I was reminded of this when I read this interview with hedge fund manager Hugh Hendry.  A self confessed bear who capitulated in the wake of central bank intervention.  The full interview can be read here, but this was what I thought was his most important point:

I have concluded that my risk tolerances were too taut and it was creating too much of my own intervention, in the portfolio, and it was damaging to the client’s performance. So I’ve pulled back or I’ve widened the tolerance of the portfolio.

Merryn (Interviewer): So your basic point here is that if the central banks have your back, there’s no need to have the same kind of risk controls that you used to have.

Hugh: There is less need. Less need. I tell you, I was at a conference with some of the great and the good global macro managers in September in New York and I asked them all the question, “If the S&P is down 12% what do you do? Are you selling more or are you buying?” Guess what? They’re all buying. So the central banks have created a behavioral tic which is becoming self-reinforcing and I believe we saw another manifestation of that behavior in October.
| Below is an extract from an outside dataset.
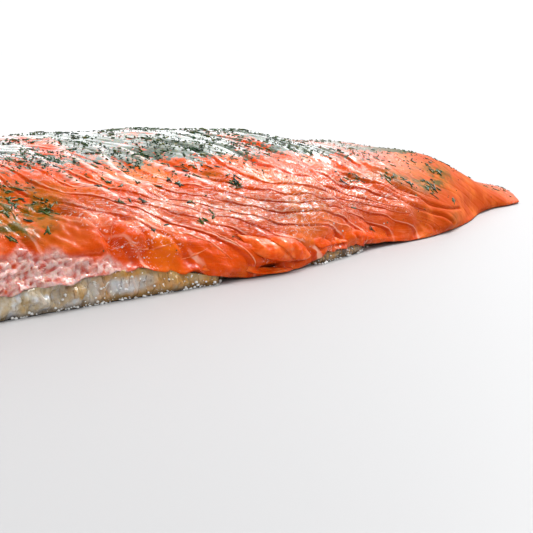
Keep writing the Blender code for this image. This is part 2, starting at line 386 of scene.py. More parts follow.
# The salmon: rows of muscle that bend towards the tail as they come down to the back edge, with
# grooves between them where the cure has drawn the flesh in. It is soft, wet and a little
# translucent, torn and granular low at the thick end, and its thick end is a clean knife cut.
RIDGE_HEIGHT = (33, 34, 35, 35, 31.5, 27.2, 22.5, 17, 10, 6.2, 4.4, 3.4)
RIDGE_PLACE = 0.5
SEAM = 0.3
TAIL_LIP = 0.35
BLOCK_STATION = (-164, -110, -90, -78, -65, -50, -35, -15, 5, 30, 60, 100, 164)
BLOCK_LENGTH = (12.0, 12.0, 9.0, 6.5, 6.5, 7.5, 9.5, 14.0, 18.0, 15.0, 12.0, 10.0, 7.0)
SLANT_STATION = (-164, -120, -95, -85, -73, -60, -48, -38, -25, -12, 20, 60, 100, 130, 164)
SLANT = (0, 3, 8, 20, 46, 62, 74, 82, 84, 83, 57, 42, 30, 17, 0)
SLANT_SHARES = (0.02, 0.29)
BELLY_SLANT = 0.45
CHEVRON = 13.0
GROOVE_DEPTH = 0.55
GROOVE_WIDTH = 0.07
BLOCK_SWELL = 0.22
BLOCK_STEP = 0.4
GROOVE_GAPS = 0.55
# A lobe or a patch: x, share across, length along X, width as a share, and height or strength.
LOBES = (
    (-71, 0.125, 12, 0.055, 2.0), (-63.5, 0.1, 2.6, 0.075, -2.2), (-48, 0.07, 11, 0.05, 1.3),
    (-10, 0.065, 11, 0.035, 2.0), (-13, 0.022, 6, 0.014, -1.8), (30, 0.03, 7, 0.03, 1.2),
    (81, 0.04, 7, 0.05, 1.3), (112, 0.08, 13, 0.05, -0.8), (-79, 0.265, 10, 0.045, -1.3),
    (-118, 0.16, 16, 0.07, 1.4), (-142, 0.1, 9, 0.06, -1.0), (-20, 0.78, 20, 0.08, 1.4),
    (-90, 0.84, 16, 0.06, -1.2), (45, 0.7, 14, 0.08, 1.0),
)
CREASES = (
    ((51.9, 0.189), (59.9, 0.155), (66, 0.115), (77.7, 0.076), (84, 0.03)),
    ((61.4, 0.2), (67.2, 0.175), (75, 0.125), (85, 0.09), (97, 0.08)),
    ((-62.6, 0.09), (-60.5, 0.128), (-56, 0.142), (-54.0, 0.112), (-51.8, 0.06)),
    ((-22.5, 0.102), (-15.7, 0.094), (-10, 0.066), (-0.3, 0.018)),
    ((-88, 0.22), (-74, 0.205), (-66, 0.15), (-62, 0.07)),
    ((-100, 0.1), (-90, 0.082), (-80, 0.07), (-68, 0.056)),
)
CREASE_DEPTH = 0.9
CREASE_WIDTH = 0.9
CREASE_MARK = 0.8
# Pale ridges: a little raised, and painted with streaks of sheen along them.
PALE_RIDGES = (
    ((-49.8, 0.49), (-56.7, 0.377), (-59.3, 0.301), (-57.4, 0.241), (-52.8, 0.209)),
    ((-33, 0.4), (-40, 0.33), (-42, 0.28), (-38, 0.245)),
    ((-40, 0.46), (-46, 0.39), (-49, 0.33), (-47, 0.27), (-43, 0.225)),
    ((-28, 0.38), (-27, 0.33), (-23.5, 0.28), (-19, 0.245)),
)
PALE_RISE = 0.45
PALE_WIDTH = 1.3
PALE_SHEEN_WIDTH = 1.0
LINE_POINTS = 40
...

We have seen government/central bank intervention in the US, we are seeing government intervention in Japan, and we are about to see it in Europe.  Yet nobody is talking about the moral hazard this presents and, according to Hugh Hendry, is leading to a widespread increase in risk taking in the financial community.
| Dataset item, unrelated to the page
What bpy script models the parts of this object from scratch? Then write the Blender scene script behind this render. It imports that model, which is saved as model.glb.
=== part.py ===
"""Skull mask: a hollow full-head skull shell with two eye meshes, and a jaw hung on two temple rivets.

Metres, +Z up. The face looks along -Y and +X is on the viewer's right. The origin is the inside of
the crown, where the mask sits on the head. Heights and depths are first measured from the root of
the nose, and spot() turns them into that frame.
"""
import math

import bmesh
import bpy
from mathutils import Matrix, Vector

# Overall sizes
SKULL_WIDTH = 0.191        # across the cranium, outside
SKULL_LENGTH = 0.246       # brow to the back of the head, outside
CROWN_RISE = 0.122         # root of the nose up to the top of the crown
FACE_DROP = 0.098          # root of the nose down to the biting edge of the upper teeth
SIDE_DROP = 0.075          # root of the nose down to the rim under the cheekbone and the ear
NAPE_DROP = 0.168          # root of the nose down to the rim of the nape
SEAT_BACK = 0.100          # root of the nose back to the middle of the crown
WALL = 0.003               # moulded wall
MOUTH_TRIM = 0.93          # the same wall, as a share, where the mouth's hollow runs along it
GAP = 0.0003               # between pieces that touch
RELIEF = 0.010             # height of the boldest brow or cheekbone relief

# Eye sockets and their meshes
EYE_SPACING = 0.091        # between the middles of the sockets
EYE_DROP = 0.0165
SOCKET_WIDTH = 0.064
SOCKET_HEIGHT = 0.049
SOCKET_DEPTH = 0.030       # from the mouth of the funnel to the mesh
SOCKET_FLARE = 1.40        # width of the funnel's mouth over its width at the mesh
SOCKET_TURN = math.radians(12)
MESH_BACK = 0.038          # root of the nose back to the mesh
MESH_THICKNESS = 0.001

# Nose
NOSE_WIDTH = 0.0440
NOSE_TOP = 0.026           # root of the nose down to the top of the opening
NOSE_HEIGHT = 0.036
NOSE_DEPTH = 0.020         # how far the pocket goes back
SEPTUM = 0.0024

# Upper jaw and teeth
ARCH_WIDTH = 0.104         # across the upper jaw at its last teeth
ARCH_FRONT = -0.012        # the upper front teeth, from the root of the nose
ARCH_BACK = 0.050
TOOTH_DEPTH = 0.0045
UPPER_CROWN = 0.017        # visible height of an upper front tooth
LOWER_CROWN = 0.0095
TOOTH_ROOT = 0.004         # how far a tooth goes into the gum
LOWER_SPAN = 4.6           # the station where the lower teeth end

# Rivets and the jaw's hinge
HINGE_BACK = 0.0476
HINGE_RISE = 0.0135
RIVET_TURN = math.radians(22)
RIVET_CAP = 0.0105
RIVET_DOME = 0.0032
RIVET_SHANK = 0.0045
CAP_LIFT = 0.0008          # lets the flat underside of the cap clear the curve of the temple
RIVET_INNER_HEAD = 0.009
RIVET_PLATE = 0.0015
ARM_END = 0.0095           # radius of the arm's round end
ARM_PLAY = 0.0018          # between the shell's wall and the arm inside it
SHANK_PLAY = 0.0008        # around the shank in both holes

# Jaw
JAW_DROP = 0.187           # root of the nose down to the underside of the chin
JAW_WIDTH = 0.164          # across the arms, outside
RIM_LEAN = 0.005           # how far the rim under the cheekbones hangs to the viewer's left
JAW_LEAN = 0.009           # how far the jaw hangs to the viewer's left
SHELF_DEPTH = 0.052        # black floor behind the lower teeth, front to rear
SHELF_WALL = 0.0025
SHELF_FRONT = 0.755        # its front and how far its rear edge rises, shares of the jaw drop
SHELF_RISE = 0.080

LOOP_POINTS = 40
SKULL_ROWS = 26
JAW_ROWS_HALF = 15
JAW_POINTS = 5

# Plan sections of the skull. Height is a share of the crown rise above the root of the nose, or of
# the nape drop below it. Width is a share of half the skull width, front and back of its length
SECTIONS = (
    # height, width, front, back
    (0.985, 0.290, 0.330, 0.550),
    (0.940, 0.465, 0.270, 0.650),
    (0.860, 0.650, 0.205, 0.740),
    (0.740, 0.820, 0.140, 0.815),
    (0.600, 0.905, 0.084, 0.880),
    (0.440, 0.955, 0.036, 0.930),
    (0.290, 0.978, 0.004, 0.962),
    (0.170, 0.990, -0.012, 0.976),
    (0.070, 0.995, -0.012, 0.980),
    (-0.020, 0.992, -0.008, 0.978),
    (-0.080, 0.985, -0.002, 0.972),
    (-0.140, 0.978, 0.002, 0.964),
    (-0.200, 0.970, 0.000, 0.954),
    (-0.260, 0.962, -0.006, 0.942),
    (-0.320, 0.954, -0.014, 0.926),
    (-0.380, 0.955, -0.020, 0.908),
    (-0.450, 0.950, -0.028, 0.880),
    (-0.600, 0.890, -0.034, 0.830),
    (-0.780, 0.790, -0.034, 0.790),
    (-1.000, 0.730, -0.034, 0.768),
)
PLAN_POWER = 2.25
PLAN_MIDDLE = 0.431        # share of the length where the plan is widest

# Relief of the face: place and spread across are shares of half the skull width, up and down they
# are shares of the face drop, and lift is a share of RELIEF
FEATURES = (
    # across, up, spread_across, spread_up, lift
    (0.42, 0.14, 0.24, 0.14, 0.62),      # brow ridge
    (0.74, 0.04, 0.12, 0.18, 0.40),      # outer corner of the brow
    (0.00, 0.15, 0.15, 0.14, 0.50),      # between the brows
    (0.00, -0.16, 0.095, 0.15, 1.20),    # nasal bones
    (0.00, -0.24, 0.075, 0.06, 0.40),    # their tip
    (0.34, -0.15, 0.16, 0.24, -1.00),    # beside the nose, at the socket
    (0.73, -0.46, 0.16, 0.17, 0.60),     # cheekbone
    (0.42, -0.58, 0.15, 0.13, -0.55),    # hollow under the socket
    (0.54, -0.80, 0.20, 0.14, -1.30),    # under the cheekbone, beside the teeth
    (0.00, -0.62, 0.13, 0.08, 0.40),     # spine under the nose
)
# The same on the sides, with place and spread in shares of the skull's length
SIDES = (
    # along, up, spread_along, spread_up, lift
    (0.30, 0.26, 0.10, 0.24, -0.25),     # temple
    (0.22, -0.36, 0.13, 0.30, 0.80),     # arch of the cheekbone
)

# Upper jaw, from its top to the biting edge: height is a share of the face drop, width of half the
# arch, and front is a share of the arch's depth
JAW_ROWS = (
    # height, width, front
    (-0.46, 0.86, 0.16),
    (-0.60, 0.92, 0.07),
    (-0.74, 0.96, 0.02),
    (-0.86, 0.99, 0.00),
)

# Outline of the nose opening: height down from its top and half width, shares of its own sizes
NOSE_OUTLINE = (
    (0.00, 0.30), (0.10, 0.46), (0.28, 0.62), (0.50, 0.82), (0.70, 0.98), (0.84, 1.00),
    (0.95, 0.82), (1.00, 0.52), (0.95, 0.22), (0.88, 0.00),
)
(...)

Dan on November 16th, 2014

Speaking of Russia (in my last post),  it was interesting to see Jim Rogers view on Russia in this interview on Business Insider.  Jim Rogers has been a long time staple of the financial news channels, and he is the first one I have heard state an alternative view of Russian Relations.

As a long time commodities trader and Asia investor,its interesting to see his take on whats going on in Russia.  He also is one of the few to link the suddenly falling oil prices to geopolitical pressure on Russia:

It’s [The recent drop in Oil Prices] a fundamental positive for anybody who uses oil, who uses energy. It’s not a positive for places like Canada, Russia, or Australia. It seems to me that this is a bit of an artificial move. The Saudis, from what I can gather, are dumping oil because the US has told them to in order to put pressure on Russia and Iran. 

Interestingly, another recent article discusses the effect of this drop in oil prices on various governments over a 4 quarter to 12 quarter time period.  This chart:

shows Jim Rogers analysis of the oil movement does not seem too far fetched.  Conventional Market wisdom would have you think oil prices should be strong given worldwide economic strength – so maybe something else is going on here to put the squeeze on Russia.